From the Christian Science Monitor, Gretchen Rubin, Author of “The Happiness Project”

A common happiness hurdle is the arrival fallacy. We think that we’ll be happy once we arrive at some destination: a new job, a new apartment, a promotion, whatever. But often, arriving doesn’t make us as happy as we expect.

But this week I’ve also been reminding myself of one of my Secrets of Adulthood: the opposite of a profound truth is also true. Just as I should enjoy the process, and not wait for the happiness of crossing the finish line, I should also do the opposite, and revel in the happiness of crossing a finish line.

Too often, I don’t take the time to experience the satisfaction that comes from finishing. I turn immediately to the next thing I need to do, or the next finish line I need to cross, without pausing for a little moment of triumph.

For instance, if all goes according to plan, next Monday will mark a giant finish line for me. I’ve been working for months on a major overhaul of this blog, and on Monday, you’ll see the new and improved version. I hope you like it!

It was an enormous undertaking, but I can already feel myself starting to think, “OK, now time to tinker with the Happiness Project Toolbox,” “Now I can focus on Pinterest,” “I need to tackle that new stack of research,” etc

But – this will be an exciting moment. I want to appreciate it.

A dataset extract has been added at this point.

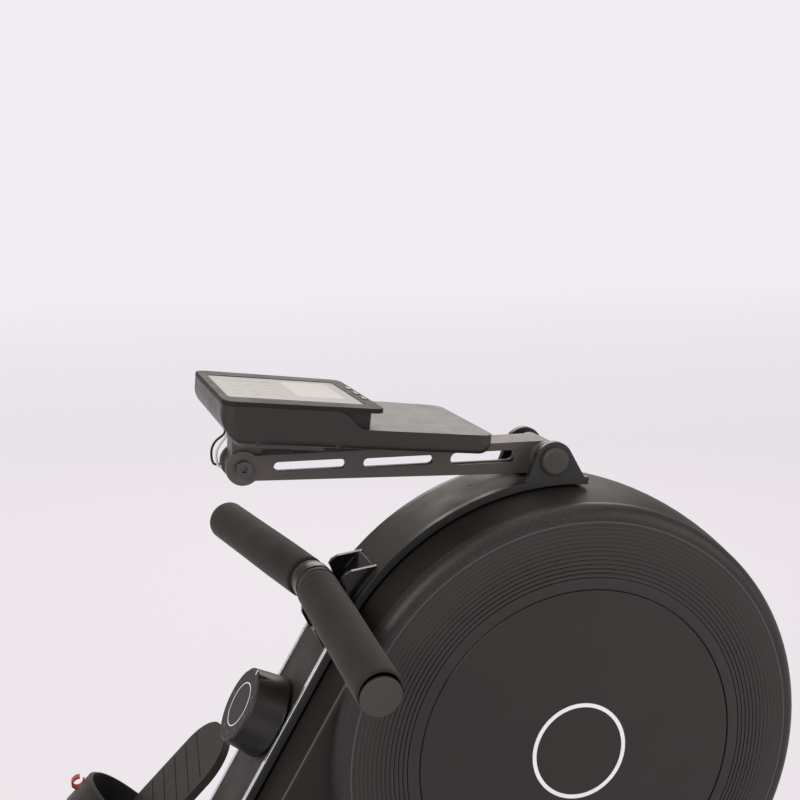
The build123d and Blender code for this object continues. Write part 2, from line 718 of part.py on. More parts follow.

It’s important not to expect too much happiness at the finish line, but I don’t want to enjoy no happiness at the finish line. As Nietzche explained it: “The end of a melody is not its goal; but nonetheless, if the melody had not reached its end it would not have reached its goal either. A parable.”

Do you ever find yourself doing this: not taking a moment to enjoy crossing a finish line? It seems as though it would be so easy, but I find it difficult.